The statement follows a call between Armenia’s Prime Minister Nikol Pashinyan and President Vladimir Putin earlier Tuesday. Local media in Azerbaijan also reported on the ceasefire but said it had already been broken.

On Tuesday morning, the Armenian Defense Ministry claimed Azerbaijan Armed Forces conducted artillery strikes toward Armenian border towns. The strike included drones and large-caliber firearms fired in the direction of Goris, Sotk, and Jermuk, according to the Armenian Defense Ministry.

The Azerbaijani Ministry of Defense responded with a statement acknowledging the strikes, but said the strikes are “small-scale” and “aim to ensure the security of Azerbaijan’s borders.”

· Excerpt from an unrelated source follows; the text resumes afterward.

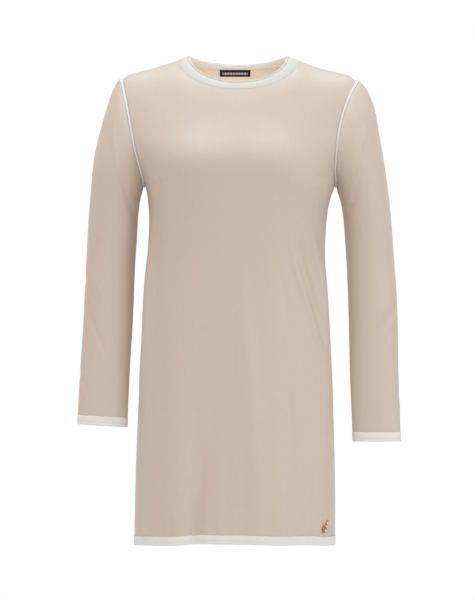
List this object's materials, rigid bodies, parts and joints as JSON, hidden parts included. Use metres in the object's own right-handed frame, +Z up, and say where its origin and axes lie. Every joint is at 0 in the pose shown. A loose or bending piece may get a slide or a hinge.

On Monday, Azerbaijani Ministry of Defense accused Armenian forces of firing in small arms in the directions of the Novoivanovka settlement of Gadabay region and Husulu settlement of Lachin region near the border of the two countries. Armenia denied the allegations.

In 2020, the two countries clashed over the disputed Nagorno-Karabakh region, a landlocked area between Eastern Europe and Western Asia that is populated and was controlled by ethnic Armenians but located in Azerbaijani territory. Hostilities ended after Armenian-backed separatists agreed to relinquish control over territories in the restive region.

The unrest in the region is decades old, dating back to the collapse of the Soviet Union, when the region, backed by Armenia, declared independence from Azerbaijan. Azerbaijan has long claimed it will retake the territory, which is internationally recognized as Azerbaijani.

On Tuesday, Armenia called on Russia to implement a 1997 defense treaty that stipulates the countries will defend each other’s territorial integrity and sovereignty in the event of an attack by a foreign country.

“A decision was made to officially apply to the Russian Federation for the implementation of the provisions of the Treaty of Friendship, Cooperation and Mutual Assistance, to the Collective Security Treaty Organization and the UN Security Council regarding the aggression against the sovereign territory of the Republic of Armenia,” a statement from the Armenian Prime Minister’s office read.

The request came after a session with the Armenian Security Council and a call between Armenian Prime Minister Nikol Pashinyan and Russian President Vladimir Putin, according to a statement from Pashinyan’s office.

Russia previously deployed what it termed peacekeeping forces to the region after brokering a ceasefire agreement in early November 2020, ending an almost two-month conflict that killed at least 6,500 people, according to Reuters.

Pashinyan also spoke with U.S. Secretary of State Antony Blinken on Tuesday, asking for an “adequate reaction” from the international community in response to what Pashinyan referred to as “the aggression launched by Azerbaijan against the sovereign territory of Armenia,” his office said in a statement.

On Monday evening, Blinken called for the “immediate cessation of hostilities.”

“The United States is deeply concerned about reports of attacks along the Armenia-Azerbaijan border, including reported strikes against settlements and civilian infrastructure inside Armenia,” Blinken said in a statement. “As we have long made clear, there can be no military solution to the conflict. We urge an end to any military hostilities immediately.”